With the recent comments from the OIE on the severity of the ASF situation, a new report suggests that over 25 percent of the world’s pig population will die from the disease.
The impact of African swine fever in the last 12 months has been devastating for the global pig herd and experts are predicting that the situation will only deteriorate in the months to follow.
Continuing outbreaks of the disease in Asia, including big pork-producing nations China, the Philippines, Vietnam, have resulted in millions of deaths – actual numbers are predicted to be much higher than the figures published by authorities.

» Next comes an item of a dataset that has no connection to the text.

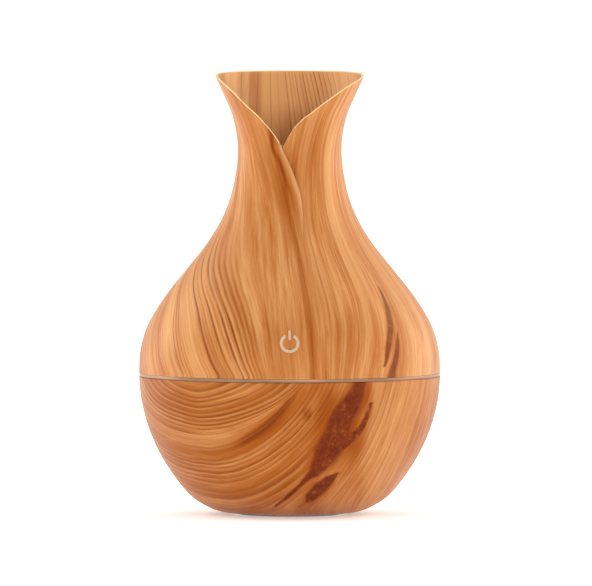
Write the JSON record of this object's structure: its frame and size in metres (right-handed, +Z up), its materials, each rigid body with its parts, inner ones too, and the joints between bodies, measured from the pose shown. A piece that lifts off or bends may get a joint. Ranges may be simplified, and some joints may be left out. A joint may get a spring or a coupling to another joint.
{
  "type": "essential oil diffuser",
  "caption": "Vase-shaped ultrasonic oil diffuser with a folded petal collar, wood-grain body, silver seam ring, lift-off top over a water tank and a cotton wick.",
  "frame": {"origin": "centre of the foot's underside, where the diffuser stands", "axes": "+Z up along the axis of the vase; -Y is the front, with the open side of the collar and the touch symbol; +X to the right seen from the front"},
  "size_m": [0.1, 0.1, 0.1465],
  "materials": {
    "wood_print": "satin wood-grain film over moulded plastic",
    "white_plastic": "fine moulded texture",
    "silver_ring": "silver-grey, slightly translucent",
    "frosted_plastic": "frosted light guide",
    "silicone": "matte, translucent",
    "rubber_grey": "matte",
    "steel": "plain",
    "piezo_ceramic": "matte, silvered",
    "cotton": "bonded fibre",
    "circuit_board": "green solder mask",
    "component_black": "moulded black",
    "led_body": "clear lens over white",
    "lead_red": "insulated lead",
    "lead_white": "insulated lead"
  },
  "bodies": {
    "tank": {"tank_bowl": "wood_print", "foot_pad": "rubber_grey"},
    "seal": {"seal_ring": "silicone"},
    "top": {"vase_shell": "wood_print", "light_ring": "silver_ring", "touch_icon": "frosted_plastic", "touch_board": "circuit_board", "symbol_led": "led_body", "touch_lead": "lead_white", "chassis": "white_plastic", "plug_ring": "white_plastic", "atomizer_tower": "white_plastic", "chassis_screw_1": "steel", "chassis_screw_2": "steel", "chassis_screw_3": "steel", "chassis_screw_4": "steel", "lower_gasket": "silicone", "mesh_plate": "steel", "piezo_ring": "piezo_ceramic", "upper_gasket": "silicone", "atomizer_cap": "white_plastic", "cap_screw_1": "steel", "cap_screw_2": "steel", "cap_screw_3": "steel", "piezo_lead_red": "lead_red", "piezo_lead_black": "component_black", "mist_throat": "white_plastic", "main_board": "circuit_board", "board_screw_1": "steel", "board_screw_2": "steel", "board_screw_3": "steel", "controller_chip": "component_black", "power_transistor": "component_black", "inductor": "component_black", "capacitor": "steel", "piezo_plug": "white_plastic", "touch_plug": "white_plastic", "led_1": "led_body", "led_2": "led_body", "led_3": "led_body", "led_4": "led_body", "led_5": "led_body", "led_6": "led_body", "usb_socket": "steel", "usb_tongue": "component_black"},
    "wick_unit": {"wick_tube": "white_plastic", "wick_cap": "white_plastic", "wick": "cotton", "wick_spring": "steel"}
  },
  "joints": [
    {"name": "top_lift", "type": "slide", "parent": "tank", "child": "seal", "axis": [0, 0, 1], "range_m": [0, 0.08]},
    {"name": "top_twist", "type": "hinge", "parent": "seal", "child": "top", "pos_m": [0, 0, 0.046], "axis": [0, 0, 1], "continuous": true},
    {"name": "wick_tube_turn", "type": "hinge", "parent": "top", "child": "wick_unit", "pos_m": [0, 0, 0.046], "axis": [0, 0, 1], "continuous": true}
  ]
}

New outbreaks continue to emerge in Europe: Latvia, Slovakia, Romania and Hungary all confirmed new cases this week. Belgium has also announced it will be instigating a mass cull of wild boar, one of the major vectors for transmission of the disease from affected to unaffected regions.
With the virus now confirmed in 50 countries, the disease is threatening to move further West towards some of the biggest pork-producing regions, including Denmark and the Netherlands.
Biosecurity and border control has been heightened in the US, Canada and Brazil as one rogue case could put them on the map of infected nations.
This week UK newspaper, The Guardian, reported on the announcement from the OIE that around a quarter of the global pig population is expected to die as a result of ASF.
The massive deficit in the Asian pig herd has caused unparalleled rises in pork prices, with the pork retail price in China jumping 9.2 percent in a week to reach $8 per kilo.
Meat packers globally are looking to establish export agreements with China to take advantage of the supply gap. US packing company, JBS, recently announced its commitment to producing ractopamine-free pork to ensure that it can now export to China where the growth-enhancing substance is banned in all pork production.
Prevent the disease from spreading
There is no live or attenuated vaccine for the prevention of ASF therefore control of the virus is reliant on strict biosecurity.
- Do not feed domestic pigs food waste; this is illegal in the UK, other EU regions and some states within the US
- Where ‘permitted garbage feeding’ is legal in US states, pigs fed this way are prohibited from exportation.
- Do not leave food waste exposed for wild swine species to access. Dispose of food waste properly.
- Abide by strict biosecurity rules. Do not take pig meat onto farms, or restrict all food (and consumption of food) to a canteen. All staff on farm should be inducted onto a strict programme of hand and equipment sanitisation before and after contact with pigs.
- Follow rules and regulations on disposal of food waste at ferry ports and airports.
- Provide the means for staff and visitors to thoroughly sanitise their hands and equipment.
- Ensure that wild boar, warthogs and wild pigs, and materials potentially contaminated by such wild species do not come into contact with domestic pigs.
- Check infected regions before import of goods that could potentially be contaminated.
- Advise and educate people on the risks of bringing back pork products from infected regions.